Data provided –
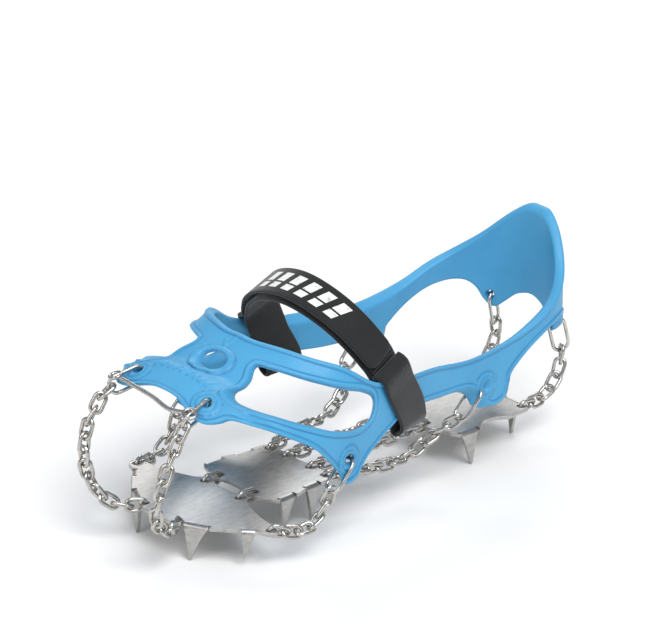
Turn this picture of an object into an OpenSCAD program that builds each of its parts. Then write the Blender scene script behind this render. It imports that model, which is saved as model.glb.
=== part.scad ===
// Light chain crampon in its worn shape: a moulded elastomer harness, eight short chains,
// three pointed steel plates, a toe bail and a hook-and-loop instep strap.
// +X points to the toe, +Y to the wearer's left and +Z up.
// The origin is the middle of the seat that the boot's sole stands on.

/* [Plates] */
// Thickness of the steel plates
plate_t = 2; // [1.6:0.2:2.2]
// Length of the main points below the plates
point_len = 18; // [14:1:20]
// Length of the two small side points
side_point_len = 14; // [10:1:16]

/* [Harness] */
// Thickness of the moulded elastomer
harness_t = 4.6; // [4:0.2:5]
// Radius of the rounded chain lugs
lug_r = 7.5; // [7:0.5:9]

/* [Chain] */
// Wire of the chain links
wire = 2.1; // [1.9:0.1:2.2]
// Inner length of a chain link
link_in = 8.5; // [8.4:0.1:8.6]
// Inner width of a chain link
link_w = 3.8; // [3.6:0.1:4.2]
// Wire of the long lug rings and of the toe bail
ring_wire = 2.4; // [2:0.1:2.4]

/* [Strap] */
// Width of the instep strap
strap_w = 22; // [18:1:23]
// Thickness of one layer of the strap
strap_t = 2; // [1.6:0.2:2]

/* [Hidden] */
steel = "silver";
elastomer = "deepskyblue";
webbing = "dimgray";
left = 1;
right = -1;

// ---- the boot that the harness is worn on: half width, ridge height and section ----
toe_x = 151;
heel_x = -152;
section_power = 2.15;
wall_z = 28;
eye = [-20, 0, 10];

function clamp01(t) = max(0, min(1, t));
function ease(t) = let (c = clamp01(t)) c * c * (3 - 2 * c);
function cap(t, power) = sqrt(max(0.000001, 1 - pow(clamp01(t), power)));
function half_width(x, grow) = (38 + 17 * ease((x + 60) / 130) + grow)
    * cap((x - 75) / (toe_x + grow - 75), 2.2) * cap((-110 - x) / (-110 - heel_x + grow), 2.2);
// How much the top dips under the bridge of the harness.
function dip(x) = 7 * ease((x - 20) / 28) * (1 - ease((x - 80) / 16));
function ridge(x, grow) = (min(150, 87 - 0.6 * (x - 50) + 0.18 * (sqrt(pow(x - 50, 2) + 400) - 20))
        - dip(x) + grow)
    * cap((x - 105) / (toe_x + grow - 105), 2.5);
function outside(p, grow) = p.x > toe_x + grow || p.x < heel_x - grow
    || pow(abs(p.y) / half_width(p.x, grow), section_power)
        + pow(max(0, p.z - wall_z) / max(1, ridge(p.x, grow) - wall_z), section_power) > 1;

// The point where a line from inside the boot through p leaves the boot grown by grow.
function reach(dir, grow, lo, hi, steps) = steps == 0 ? (lo + hi) / 2
    : let (mid = (lo + hi) / 2)
        outside(eye + dir * mid, grow) ? reach(dir, grow, lo, mid, steps - 1)
            : reach(dir, grow, mid, hi, steps - 1);
function unit(v) = v / norm(v);
function on_boot(p, grow) = let (dir = unit(p - eye)) eye + dir * reach(dir, grow, 5, 260, 20);
function to_side(p, side) = [p.x, side * p.y, p.z];

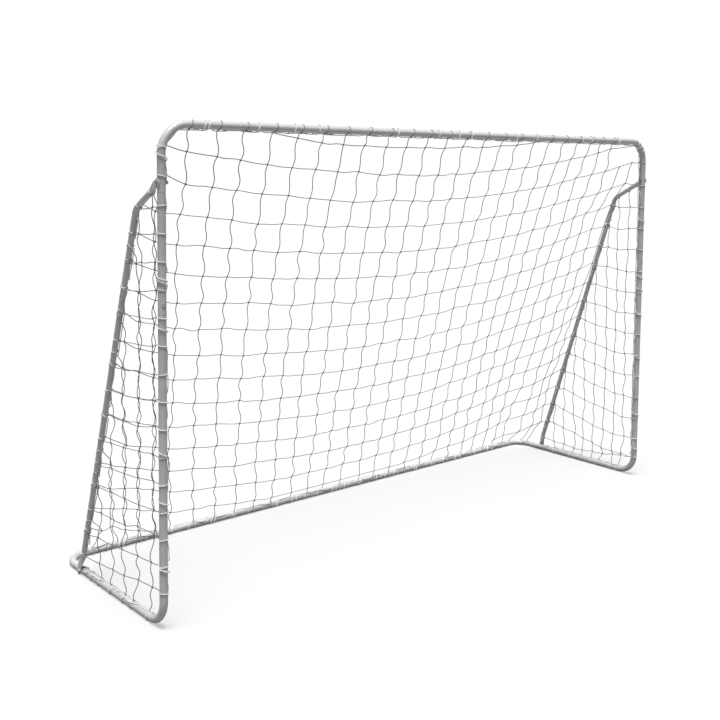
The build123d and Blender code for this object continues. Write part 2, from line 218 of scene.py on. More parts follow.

Aim of the exercise –
Pull every line containing the word "Blender" out of the material and copy it.

Exercise output –
Turn this picture of an object into an OpenSCAD program that builds each of its parts. Then write the Blender scene script behind this render. It imports that model, which is saved as model.glb.
The build123d and Blender code for this object continues. Write part 2, from line 218 of scene.py on. More parts follow.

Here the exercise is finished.